As frequent and extreme weather conditions threaten global food security, results from glasshouse trials being conducted at the Queensland University of Technology’s (QUT) Centre for Tropical Crops and Biocommodities have shown that the grass, Tripogon loliiformis, regenerates when hydrated even after drying out during prolonged droughts.
QUT scientists Brett Williams, Sagadevan Mundree and their fellow researchers presented characteristics of “resurrection plants” such as T. loliiformis — which belong to a small group of vascular plants that possess unique stress tolerance mechanisms for surviving extreme environments and growing in nutrient and water-poor soils.
The research team showed that resurrection plants manipulate sugar metabolism to promote desiccation tolerance. This finding may provide candidate genes that are potentially useful for the development of stress tolerance in crops such as rice, sorghum and maize, which are a close relative of T. loliiformis.
According to Mundree, “The dried grass accumulates trehalose (a non-reducing sugar found in plants) that triggers autophagy (a process which allows the orderly degradation and recycling of cellular components). The levels of autophagy are controlled by the resurrection plant to prevent death upon drying.”
Autophagy’s role in stress mitigation, anti-aging and prevention of programmed cell death in naturally resilient species may provide fundamental information that can be used for the generation of stress-tolerant crops.
“While trehalose itself may not have as much of a protective role in rice, from the strategies that T. loliiformis utilises, we have learned that trehalose precursors, mainly trehalose-6 phosphate, are an energy metabolism regulator that can be manipulated to improve drought tolerance in maize,” Williams says.

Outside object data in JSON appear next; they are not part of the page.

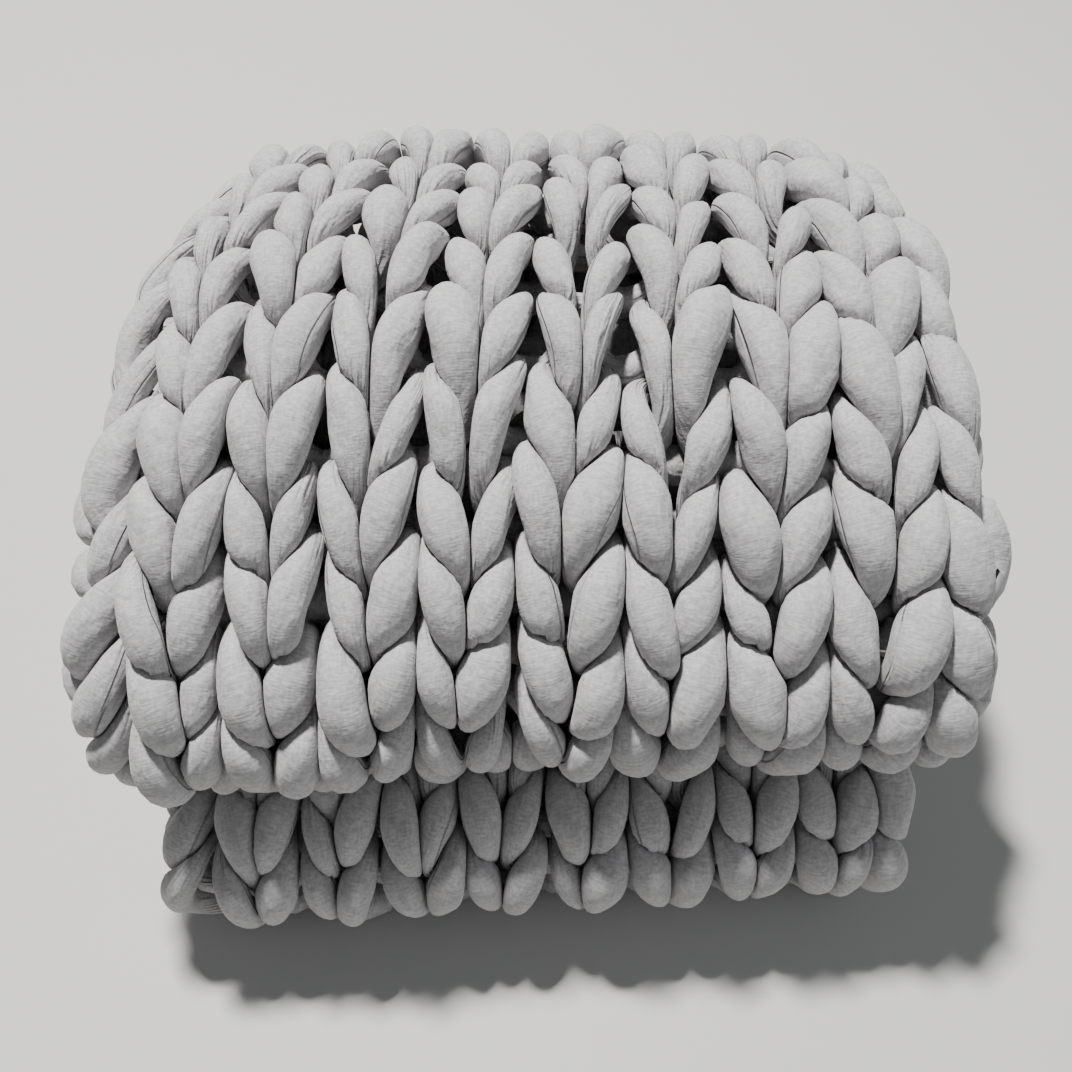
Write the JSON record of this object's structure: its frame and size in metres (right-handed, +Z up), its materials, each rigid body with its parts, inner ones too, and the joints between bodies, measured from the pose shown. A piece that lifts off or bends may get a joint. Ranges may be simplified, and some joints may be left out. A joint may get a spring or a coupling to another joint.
{
  "type": "weighted blanket",
  "caption": "Chunky knitted weighted blanket, folded in half and then in three, lying flat on the floor as a soft pile.",
  "frame": {"origin": "on the floor, under the middle of the pile's bounding box", "axes": "+X to the right across the pile, along a row of stitches; +Y from the front fold to the back; +Z up"},
  "size_m": [0.6374, 0.5876, 0.424],
  "materials": {
    "jersey": "soft matt knitted jersey"
  },
  "bodies": {
    "root": {"blanket": "jersey"}
  },
  "joints": []
}
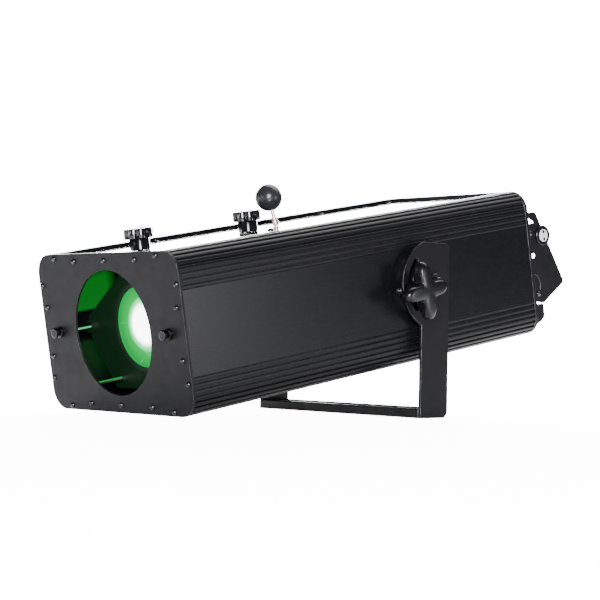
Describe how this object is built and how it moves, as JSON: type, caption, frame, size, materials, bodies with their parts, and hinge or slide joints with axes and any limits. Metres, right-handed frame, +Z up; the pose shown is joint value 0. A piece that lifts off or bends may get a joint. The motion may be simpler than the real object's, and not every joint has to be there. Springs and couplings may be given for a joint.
{
  "type": "followspot",
  "caption": "Compact stage followspot: ribbed black housing with front lens, top focus knobs, iris lever, and rear console, tilting in a flat two-arm yoke with lobed lock knobs.",
  "frame": {"origin": "centre of the yoke base's underside, which is bolted or stood on a level surface", "axes": "+Z up, +Y towards the rear of the housing (the beam leaves towards -Y), +X to the side that carries the near lock knob in the picture"},
  "size_m": [0.3736, 0.6599, 0.2935],
  "materials": {
    "black_steel": "satin black paint",
    "black_aluminium": "black anodised",
    "grey_aluminium": "bare, matt",
    "bright_steel": "ground and polished",
    "black_plastic": "gloss black",
    "matt_plastic": "matt black",
    "grey_plastic": "light grey, matt",
    "clear_glass": "polished",
    "colour_glass": "coated, clear"
  },
  "bodies": {
    "yoke": {"yoke_base": "black_steel", "yoke_arm_right": "black_steel", "yoke_arm_left": "black_steel"},
    "head": {"bottom_panel": "black_aluminium", "cheek_left": "black_steel", "cheek_right": "black_steel", "colour_motor": "grey_aluminium", "console_box": "black_steel", "corner_lower_left": "black_aluminium", "corner_lower_right": "black_aluminium", "corner_upper_left": "black_aluminium", "corner_upper_right": "black_aluminium", "data_sockets": "matt_plastic", "fan_frame": "matt_plastic", "front_plate": "black_aluminium", "gate_plate": "black_aluminium", "handle_bar": "black_aluminium", "heat_sink": "grey_aluminium", "lamp_module": "grey_aluminium", "lower_cover": "black_steel", "lower_rod_left": "bright_steel", "lower_rod_right": "bright_steel", "pivot_bolt_left": "bright_steel", "pivot_bolt_right": "bright_steel", "power_inlet": "matt_plastic", "power_supply": "grey_aluminium", "rear_plate": "black_steel", "side_panel_left": "black_aluminium", "side_panel_right": "black_aluminium", "top_panel": "black_aluminium", "trunnion_left": "bright_steel", "trunnion_right": "bright_steel", "upper_rod_left": "bright_steel", "upper_rod_right": "bright_steel"},
    "tilt_lock_right": {"tilt_lock_right": "black_plastic"},
    "tilt_lock_left": {"tilt_lock_left": "black_plastic"},
    "front_focus_knob": {"front_focus_knob": "black_plastic"},
    "rear_focus_knob": {"rear_focus_knob": "black_plastic"},
    "front_lens_carriage": {"front_carriage": "black_aluminium", "front_lens": "clear_glass"},
    "rear_lens_carriage": {"rear_carriage": "black_aluminium", "rear_lens": "clear_glass"},
    "iris_lever": {"iris_lever": "bright_steel", "lever_ball": "black_plastic"},
    "colour_wheel": {"colour_wheel_hub": "grey_aluminium", "colour_glass": "colour_glass"},
    "fan_rotor": {"fan_rotor": "matt_plastic"},
    "power_switch": {"power_switch": "matt_plastic"},
    "dial_1": {"dial_1": "black_plastic"},
    "dial_2": {"dial_2": "black_plastic"},
    "iris_blade_1": {"iris_blade_1": "bright_steel"},
    "iris_blade_2": {"iris_blade_2": "bright_steel"},
    "iris_blade_3": {"iris_blade_3": "bright_steel"},
    "iris_blade_4": {"iris_blade_4": "bright_steel"},
    "iris_blade_5": {"iris_blade_5": "bright_steel"},
    "iris_blade_6": {"iris_blade_6": "bright_steel"},
    "button_1": {"button_1": "grey_plastic"},
    "button_2": {"button_2": "grey_plastic"},
    "button_3": {"button_3": "grey_plastic"},
    "button_4": {"button_4": "grey_plastic"}
  },
  "joints": [
    {"name": "tilt", "type": "hinge", "parent": "yoke", "child": "head", "pos_m": [0, 0, 0.166], "axis": [1, 0, 0], "range_deg": [-50, 30]},
    {"name": "tilt_lock_right_turn", "type": "hinge", "parent": "head", "child": "tilt_lock_right", "pos_m": [0.1793, -0.04274, 0.15645], "axis": [1, 0, 0], "range_deg": [0, 90]},
    {"name": "tilt_lock_left_turn", "type": "hinge", "parent": "head", "child": "tilt_lock_left", "pos_m": [-0.1793, -0.04274, 0.15645], "axis": [-1, 0, 0], "range_deg": [0, 90]},
    {"name": "front_lens_slide", "type": "slide", "parent": "head", "child": "front_lens_carriage", "axis": [0, 0.9848, 0.1736], "range_m": [-0.006, 0.08]},
    {"name": "rear_lens_slide", "type": "slide", "parent": "head", "child": "rear_lens_carriage", "axis": [0, 0.9848, 0.1736], "range_m": [-0.05, 0.02]},
    {"name": "front_focus_lock", "type": "hinge", "parent": "front_lens_carriage", "child": "front_focus_knob", "pos_m": [0, -0.34294, 0.21799], "axis": [0, -0.1736, 0.9848], "range_deg": [0, 180]},
    {"name": "rear_focus_lock", "type": "hinge", "parent": "rear_lens_carriage", "child": "rear_focus_knob", "pos_m": [0, -0.17847, 0.24699], "axis": [0, -0.1736, 0.9848], "range_deg": [0, 180]},
    {"name": "iris_lever_swing", "type": "hinge", "parent": "head", "child": "iris_lever", "pos_m": [0, -0.0972, 0.14886], "axis": [0, 0.9848, 0.1736], "range_deg": [0, 23.5]},
    {"name": "iris_blade_1_turn", "type": "hinge", "parent": "head", "child": "iris_blade_1", "pos_m": [0.05, -0.09198, 0.14978], "axis": [0, -0.9848, -0.1736], "range_deg": [0, 23.5]},
    {"name": "iris_blade_2_turn", "type": "hinge", "parent": "head", "child": "iris_blade_2", "pos_m": [0.025, -0.10024, 0.19229], "axis": [0, -0.9848, -0.1736], "range_deg": [0, 23.5]},
    {"name": "iris_blade_3_turn", "type": "hinge", "parent": "head", "child": "iris_blade_3", "pos_m": [-0.025, -0.10098, 0.19216], "axis": [0, -0.9848, -0.1736], "range_deg": [0, 23.5]},
    {"name": "iris_blade_4_turn", "type": "hinge", "parent": "head", "child": "iris_blade_4", "pos_m": [-0.05, -0.0942, 0.14939], "axis": [0, -0.9848, -0.1736], "range_deg": [0, 23.5]},
    {"name": "iris_blade_5_turn", "type": "hinge", "parent": "head", "child": "iris_blade_5", "pos_m": [-0.025, -0.08742, 0.10662], "axis": [0, -0.9848, -0.1736], "range_deg": [0, 23.5]},
    {"name": "iris_blade_6_turn", "type": "hinge", "parent": "head", "child": "iris_blade_6", "pos_m": [0.025, -0.08815, 0.10649], "axis": [0, -0.9848, -0.1736], "range_deg": [0, 23.5]},
    {"name": "colour_wheel_turn", "type": "hinge", "parent": "head", "child": "colour_wheel", "pos_m": [-0.046, -0.06455, 0.15462], "axis": [0, 0.9848, 0.1736], "continuous": true},
    {"name": "fan_spin", "type": "hinge", "parent": "head", "child": "fan_rotor", "pos_m": [0, 0.09316, 0.18243], "axis": [0, 0.9848, 0.1736], "continuous": true},
    {"name": "button_1_press", "type": "slide", "parent": "head", "child": "button_1", "axis": [0, -0.834, -0.5517], "range_m": [0, 0.0012], "stiffness_N_per_m": 500, "springref_m": -0.0005},
    {"name": "button_2_press", "type": "slide", "parent": "head", "child": "button_2", "axis": [0, -0.834, -0.5517], "range_m": [0, 0.0012], "stiffness_N_per_m": 500, "springref_m": -0.0005},
    {"name": "button_3_press", "type": "slide", "parent": "head", "child": "button_3", "axis": [0, -0.834, -0.5517], "range_m": [0, 0.0012], "stiffness_N_per_m": 500, "springref_m": -0.0005},
    {"name": "button_4_press", "type": "slide", "parent": "head", "child": "button_4", "axis": [0, -0.834, -0.5517], "range_m": [0, 0.0012], "stiffness_N_per_m": 500, "springref_m": -0.0005},
    {"name": "dial_1_turn", "type": "hinge", "parent": "head", "child": "dial_1", "pos_m": [-0.063, 0.24837, 0.19812], "axis": [0, 0.834, 0.5517], "range_deg": [-135, 135]},
    {"name": "dial_2_turn", "type": "hinge", "parent": "head", "child": "dial_2", "pos_m": [-0.033, 0.24837, 0.19812], "axis": [0, 0.834, 0.5517], "range_deg": [-135, 135]},
    {"name": "power_switch_rock", "type": "hinge", "parent": "head", "child": "power_switch", "pos_m": [-0.1075, 0.18807, 0.2215], "axis": [1, 0, 0], "range_deg": [-12, 0]}
  ],
  "couplings": [
    {"joint": "iris_blade_1_turn", "follows": "iris_lever_swing", "ratio": 1},
    {"joint": "iris_blade_2_turn", "follows": "iris_lever_swing", "ratio": 1},
    {"joint": "iris_blade_3_turn", "follows": "iris_lever_swing", "ratio": 1},
    {"joint": "iris_blade_4_turn", "follows": "iris_lever_swing", "ratio": 1},
    {"joint": "iris_blade_5_turn", "follows": "iris_lever_swing", "ratio": 1},
    {"joint": "iris_blade_6_turn", "follows": "iris_lever_swing", "ratio": 1}
  ]
}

Professor Waterhouse, a molecular geneticist with QUT's Centre for Tropical Crops and Biocommodities, said scientists could use this discovery to investigate other niche or sterile growing environments where plants were protected from disease -- and space was an intriguing option.
"So the recent film The Martian, which involved an astronaut stranded on Mars growing potatoes while living in an artificial habitat, had a bit more science fact than fiction than people might think," he said.
The researchers are in the process of proving some proof of concepts at the glasshouse stage in rice and chickpea and they are hopeful of beginning field trials in the next three to five years.